━━━ EXCERPTED RECORDS
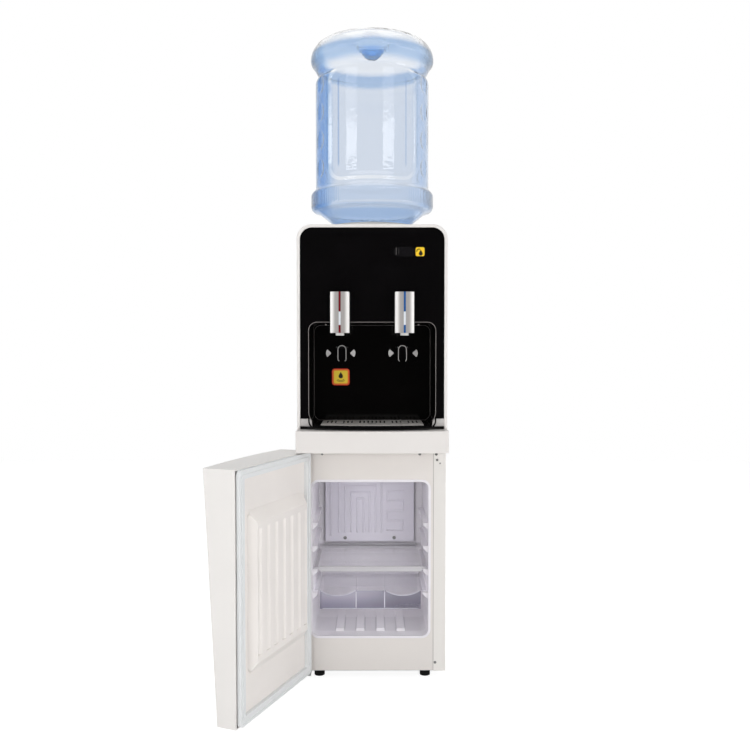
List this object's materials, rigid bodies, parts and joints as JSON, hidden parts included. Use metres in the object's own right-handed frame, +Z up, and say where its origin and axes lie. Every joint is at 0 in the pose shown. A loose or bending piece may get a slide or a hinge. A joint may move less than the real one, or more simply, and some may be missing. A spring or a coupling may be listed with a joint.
{
  "type": "bottled water cooler with fridge cabinet",
  "caption": "Free-standing hot and cold water cooler with a large bottle on top, taps over a dispensing niche, and a small refrigerator cabinet with a hinged door.",
  "frame": {"origin": "on the floor, under the middle of the cabinet, midway between its four feet", "axes": "+X to the right as seen from the front, +Y towards the back, +Z up"},
  "size_m": [0.454, 0.6327, 1.367],
  "materials": {
    "white_enamel": "satin",
    "white_plastic": "satin",
    "zinc_steel": "satin",
    "foam": "matte",
    "liner_plastic": "satin",
    "evaporator_metal": "satin",
    "screw_steel": "satin",
    "bracket_steel": "satin",
    "fascia_black": "gloss",
    "niche_black": "gloss",
    "trim_silver": "satin",
    "window_dark": "gloss",
    "key_yellow": "satin",
    "tap_silver": "satin",
    "strip_red": "gloss",
    "strip_blue": "gloss",
    "valve_white": "satin",
    "paddle_black": "satin",
    "tray_black": "gloss",
    "grille_steel": "satin",
    "probe_clear": "satin",
    "bottle_clear": "gloss",
    "cap_plastic": "matte",
    "tank_steel": "satin",
    "jacket_foam": "matte",
    "heater_mica": "matte",
    "silicone": "matte",
    "rear_grey": "satin",
    "switch_black": "matte",
    "rocker_green": "gloss",
    "rocker_red": "gloss",
    "board_green": "matte",
    "compressor_black": "satin",
    "grommet_rubber": "matte",
    "condenser_black": "satin",
    "copper": "satin",
    "shelf_glass": "gloss",
    "tray_clear": "gloss",
    "panel_white": "satin",
    "gasket_grey": "matte",
    "bush_nylon": "matte"
  },
  "bodies": {
    "cabinet": {"base_pan": "zinc_steel", "feet": "grommet_rubber", "side_panel_left": "white_enamel", "side_panel_right": "white_enamel", "cabinet_front": "white_enamel", "cabinet_back": "zinc_steel", "insulation": "foam", "fridge_liner": "liner_plastic", "evaporator_plate": "evaporator_metal", "screws": "screw_steel", "hinge_brackets": "bracket_steel", "hinge_pins": "bracket_steel", "mid_plate": "zinc_steel", "waist_moulding": "white_plastic", "upper_housing": "white_plastic", "front_fascia": "fascia_black", "niche_shell": "niche_black", "corner_trims": "trim_silver", "display_window": "window_dark", "tap_covers": "tap_silver", "hot_tap_strip": "strip_red", "cold_tap_strip": "strip_blue", "hot_tap_valve": "valve_white", "cold_tap_valve": "valve_white", "paddle_brackets": "paddle_black", "paddle_pins": "bracket_steel", "top_cover": "white_plastic", "bottle_collar": "white_plastic", "water_probe": "probe_clear", "cold_tank": "tank_steel", "cold_tank_jacket": "jacket_foam", "tank_shelf": "zinc_steel", "hot_tank": "tank_steel", "heater_band": "heater_mica", "water_pipes": "silicone", "rear_panel": "rear_grey", "rear_switches": "switch_black", "power_inlet": "switch_black", "control_board": "board_green", "compressor": "compressor_black", "compressor_mounts": "grommet_rubber", "condenser": "condenser_black", "condenser_wires": "condenser_black", "filter_drier": "copper"},
    "door": {"door_shell": "white_plastic", "door_panel": "panel_white", "door_gasket": "gasket_grey", "door_bushes": "bush_nylon"},
    "bottle": {"bottle": "bottle_clear", "bottle_cap": "cap_plastic"},
    "hot_paddle": {"hot_paddle": "paddle_black"},
    "cold_paddle": {"cold_paddle": "paddle_black"},
    "lock_key": {"lock_key": "key_yellow"},
    "drip_tray": {"drip_tray": "tray_black"},
    "drip_grille": {"drip_grille": "grille_steel"},
    "shelf": {"shelf": "shelf_glass"},
    "storage_tray": {"storage_tray": "tray_clear"},
    "cold_switch_rocker": {"cold_switch_rocker": "rocker_green"},
    "hot_switch_rocker": {"hot_switch_rocker": "rocker_red"},
    "drain_cap": {"drain_cap": "white_plastic"}
  },
  "joints": [
    {"name": "door_hinge", "type": "hinge", "parent": "cabinet", "child": "door", "pos_m": [-0.1403, -0.1815, 0], "axis": [0, 0, 1], "range_deg": [-5, 112]},
    {"name": "bottle_lift", "type": "slide", "parent": "cabinet", "child": "bottle", "axis": [0, 0, -1], "range_m": [-0.11, 0]},
    {"name": "hot_paddle_hinge", "type": "hinge", "parent": "cabinet", "child": "hot_paddle", "pos_m": [-0.0645, -0.106, 0.6958], "axis": [1, 0, 0], "range_deg": [0, 8], "stiffness_Nm_per_rad": 0.03, "springref_deg": -11.46},
    {"name": "cold_paddle_hinge", "type": "hinge", "parent": "cabinet", "child": "cold_paddle", "pos_m": [0.0645, -0.106, 0.6958], "axis": [1, 0, 0], "range_deg": [0, 8], "stiffness_Nm_per_rad": 0.03, "springref_deg": -11.46},
    {"name": "lock_key_press", "type": "slide", "parent": "cabinet", "child": "lock_key", "axis": [0, 1, 0], "range_m": [0, 0.002], "stiffness_N_per_m": 300, "springref_m": -0.002},
    {"name": "drip_tray_slide", "type": "slide", "parent": "cabinet", "child": "drip_tray", "axis": [0, 1, 0], "range_m": [-0.135, 0]},
    {"name": "drip_grille_lift", "type": "slide", "parent": "drip_tray", "child": "drip_grille", "axis": [0, 0, -1], "range_m": [-0.03, 0]},
    {"name": "shelf_slide", "type": "slide", "parent": "cabinet", "child": "shelf", "axis": [0, 1, 0], "range_m": [-0.2, 0]},
    {"name": "storage_tray_slide", "type": "slide", "parent": "cabinet", "child": "storage_tray", "axis": [0, 1, 0], "range_m": [-0.15, 0]},
    {"name": "cold_switch_rock", "type": "hinge", "parent": "cabinet", "child": "cold_switch_rocker", "pos_m": [0.1, 0.161, 0.564], "axis": [1, 0, 0], "range_deg": [0, 14]},
    {"name": "hot_switch_rock", "type": "hinge", "parent": "cabinet", "child": "hot_switch_rocker", "pos_m": [0.1, 0.161, 0.604], "axis": [1, 0, 0], "range_deg": [0, 14]},
    {"name": "drain_cap_pull", "type": "slide", "parent": "cabinet", "child": "drain_cap", "axis": [0, -1, 0], "range_m": [-0.02, 0]}
  ]
}
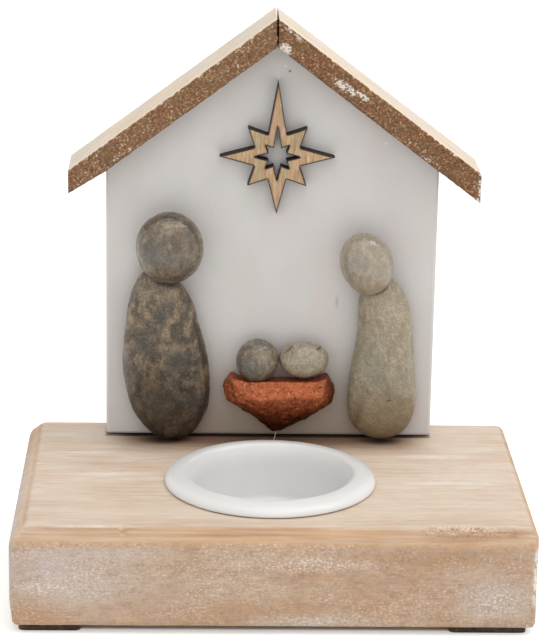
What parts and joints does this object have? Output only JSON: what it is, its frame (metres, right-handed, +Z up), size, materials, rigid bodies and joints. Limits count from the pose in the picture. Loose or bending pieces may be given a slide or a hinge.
━━━━━━
PROBLEM REQUIREMENTS: Quote each line of the listing above exactly.

WRITTEN SOLUTION:
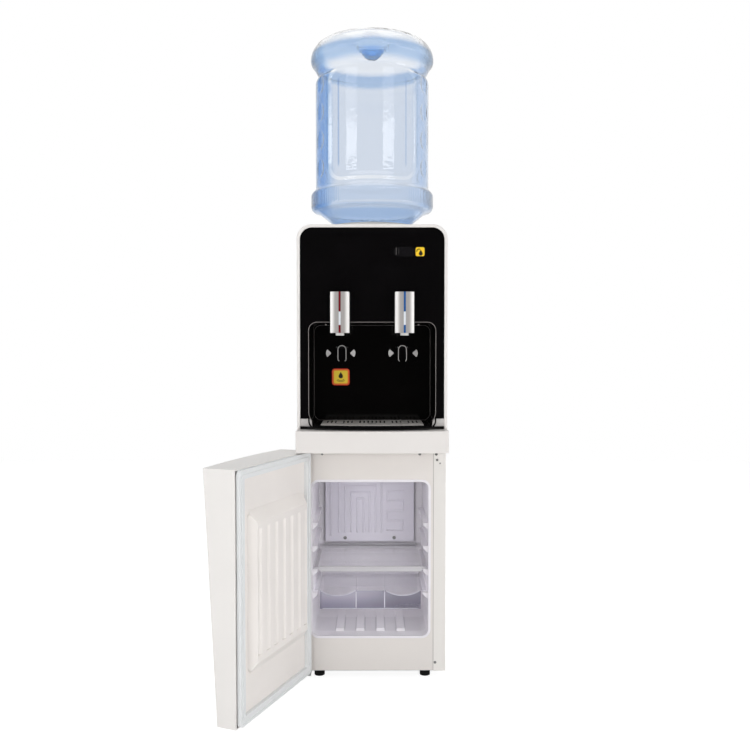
List this object's materials, rigid bodies, parts and joints as JSON, hidden parts included. Use metres in the object's own right-handed frame, +Z up, and say where its origin and axes lie. Every joint is at 0 in the pose shown. A loose or bending piece may get a slide or a hinge. A joint may move less than the real one, or more simply, and some may be missing. A spring or a coupling may be listed with a joint.
{
  "type": "bottled water cooler with fridge cabinet",
  "caption": "Free-standing hot and cold water cooler with a large bottle on top, taps over a dispensing niche, and a small refrigerator cabinet with a hinged door.",
  "frame": {"origin": "on the floor, under the middle of the cabinet, midway between its four feet", "axes": "+X to the right as seen from the front, +Y towards the back, +Z up"},
  "size_m": [0.454, 0.6327, 1.367],
  "materials": {
    "white_enamel": "satin",
    "white_plastic": "satin",
    "zinc_steel": "satin",
    "foam": "matte",
    "liner_plastic": "satin",
    "evaporator_metal": "satin",
    "screw_steel": "satin",
    "bracket_steel": "satin",
    "fascia_black": "gloss",
    "niche_black": "gloss",
    "trim_silver": "satin",
    "window_dark": "gloss",
    "key_yellow": "satin",
    "tap_silver": "satin",
    "strip_red": "gloss",
    "strip_blue": "gloss",
    "valve_white": "satin",
    "paddle_black": "satin",
    "tray_black": "gloss",
    "grille_steel": "satin",
    "probe_clear": "satin",
    "bottle_clear": "gloss",
    "cap_plastic": "matte",
    "tank_steel": "satin",
    "jacket_foam": "matte",
    "heater_mica": "matte",
    "silicone": "matte",
    "rear_grey": "satin",
    "switch_black": "matte",
    "rocker_green": "gloss",
    "rocker_red": "gloss",
    "board_green": "matte",
    "compressor_black": "satin",
    "grommet_rubber": "matte",
    "condenser_black": "satin",
    "copper": "satin",
    "shelf_glass": "gloss",
    "tray_clear": "gloss",
    "panel_white": "satin",
    "gasket_grey": "matte",
    "bush_nylon": "matte"
  },
  "bodies": {
    "cabinet": {"base_pan": "zinc_steel", "feet": "grommet_rubber", "side_panel_left": "white_enamel", "side_panel_right": "white_enamel", "cabinet_front": "white_enamel", "cabinet_back": "zinc_steel", "insulation": "foam", "fridge_liner": "liner_plastic", "evaporator_plate": "evaporator_metal", "screws": "screw_steel", "hinge_brackets": "bracket_steel", "hinge_pins": "bracket_steel", "mid_plate": "zinc_steel", "waist_moulding": "white_plastic", "upper_housing": "white_plastic", "front_fascia": "fascia_black", "niche_shell": "niche_black", "corner_trims": "trim_silver", "display_window": "window_dark", "tap_covers": "tap_silver", "hot_tap_strip": "strip_red", "cold_tap_strip": "strip_blue", "hot_tap_valve": "valve_white", "cold_tap_valve": "valve_white", "paddle_brackets": "paddle_black", "paddle_pins": "bracket_steel", "top_cover": "white_plastic", "bottle_collar": "white_plastic", "water_probe": "probe_clear", "cold_tank": "tank_steel", "cold_tank_jacket": "jacket_foam", "tank_shelf": "zinc_steel", "hot_tank": "tank_steel", "heater_band": "heater_mica", "water_pipes": "silicone", "rear_panel": "rear_grey", "rear_switches": "switch_black", "power_inlet": "switch_black", "control_board": "board_green", "compressor": "compressor_black", "compressor_mounts": "grommet_rubber", "condenser": "condenser_black", "condenser_wires": "condenser_black", "filter_drier": "copper"},
    "door": {"door_shell": "white_plastic", "door_panel": "panel_white", "door_gasket": "gasket_grey", "door_bushes": "bush_nylon"},
    "bottle": {"bottle": "bottle_clear", "bottle_cap": "cap_plastic"},
    "hot_paddle": {"hot_paddle": "paddle_black"},
    "cold_paddle": {"cold_paddle": "paddle_black"},
    "lock_key": {"lock_key": "key_yellow"},
    "drip_tray": {"drip_tray": "tray_black"},
    "drip_grille": {"drip_grille": "grille_steel"},
    "shelf": {"shelf": "shelf_glass"},
    "storage_tray": {"storage_tray": "tray_clear"},
    "cold_switch_rocker": {"cold_switch_rocker": "rocker_green"},
    "hot_switch_rocker": {"hot_switch_rocker": "rocker_red"},
    "drain_cap": {"drain_cap": "white_plastic"}
  },
  "joints": [
    {"name": "door_hinge", "type": "hinge", "parent": "cabinet", "child": "door", "pos_m": [-0.1403, -0.1815, 0], "axis": [0, 0, 1], "range_deg": [-5, 112]},
    {"name": "bottle_lift", "type": "slide", "parent": "cabinet", "child": "bottle", "axis": [0, 0, -1], "range_m": [-0.11, 0]},
    {"name": "hot_paddle_hinge", "type": "hinge", "parent": "cabinet", "child": "hot_paddle", "pos_m": [-0.0645, -0.106, 0.6958], "axis": [1, 0, 0], "range_deg": [0, 8], "stiffness_Nm_per_rad": 0.03, "springref_deg": -11.46},
    {"name": "cold_paddle_hinge", "type": "hinge", "parent": "cabinet", "child": "cold_paddle", "pos_m": [0.0645, -0.106, 0.6958], "axis": [1, 0, 0], "range_deg": [0, 8], "stiffness_Nm_per_rad": 0.03, "springref_deg": -11.46},
    {"name": "lock_key_press", "type": "slide", "parent": "cabinet", "child": "lock_key", "axis": [0, 1, 0], "range_m": [0, 0.002], "stiffness_N_per_m": 300, "springref_m": -0.002},
    {"name": "drip_tray_slide", "type": "slide", "parent": "cabinet", "child": "drip_tray", "axis": [0, 1, 0], "range_m": [-0.135, 0]},
    {"name": "drip_grille_lift", "type": "slide", "parent": "drip_tray", "child": "drip_grille", "axis": [0, 0, -1], "range_m": [-0.03, 0]},
    {"name": "shelf_slide", "type": "slide", "parent": "cabinet", "child": "shelf", "axis": [0, 1, 0], "range_m": [-0.2, 0]},
    {"name": "storage_tray_slide", "type": "slide", "parent": "cabinet", "child": "storage_tray", "axis": [0, 1, 0], "range_m": [-0.15, 0]},
    {"name": "cold_switch_rock", "type": "hinge", "parent": "cabinet", "child": "cold_switch_rocker", "pos_m": [0.1, 0.161, 0.564], "axis": [1, 0, 0], "range_deg": [0, 14]},
    {"name": "hot_switch_rock", "type": "hinge", "parent": "cabinet", "child": "hot_switch_rocker", "pos_m": [0.1, 0.161, 0.604], "axis": [1, 0, 0], "range_deg": [0, 14]},
    {"name": "drain_cap_pull", "type": "slide", "parent": "cabinet", "child": "drain_cap", "axis": [0, -1, 0], "range_m": [-0.02, 0]}
  ]
}
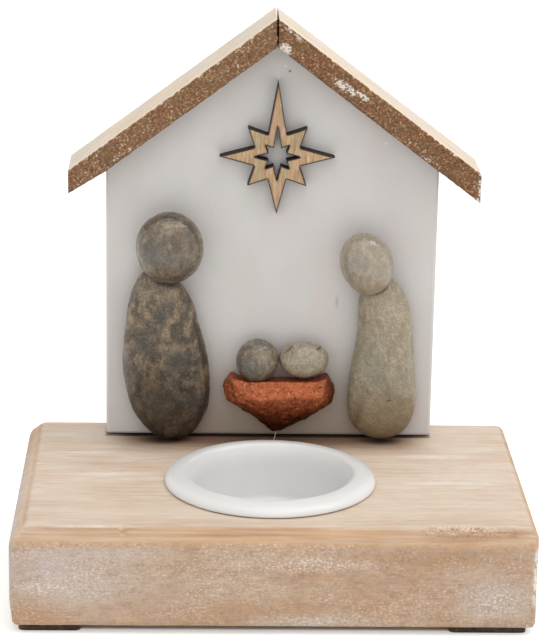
What parts and joints does this object have? Output only JSON: what it is, its frame (metres, right-handed, +Z up), size, materials, rigid bodies and joints. Limits count from the pose in the picture. Loose or bending pieces may be given a slide or a hinge.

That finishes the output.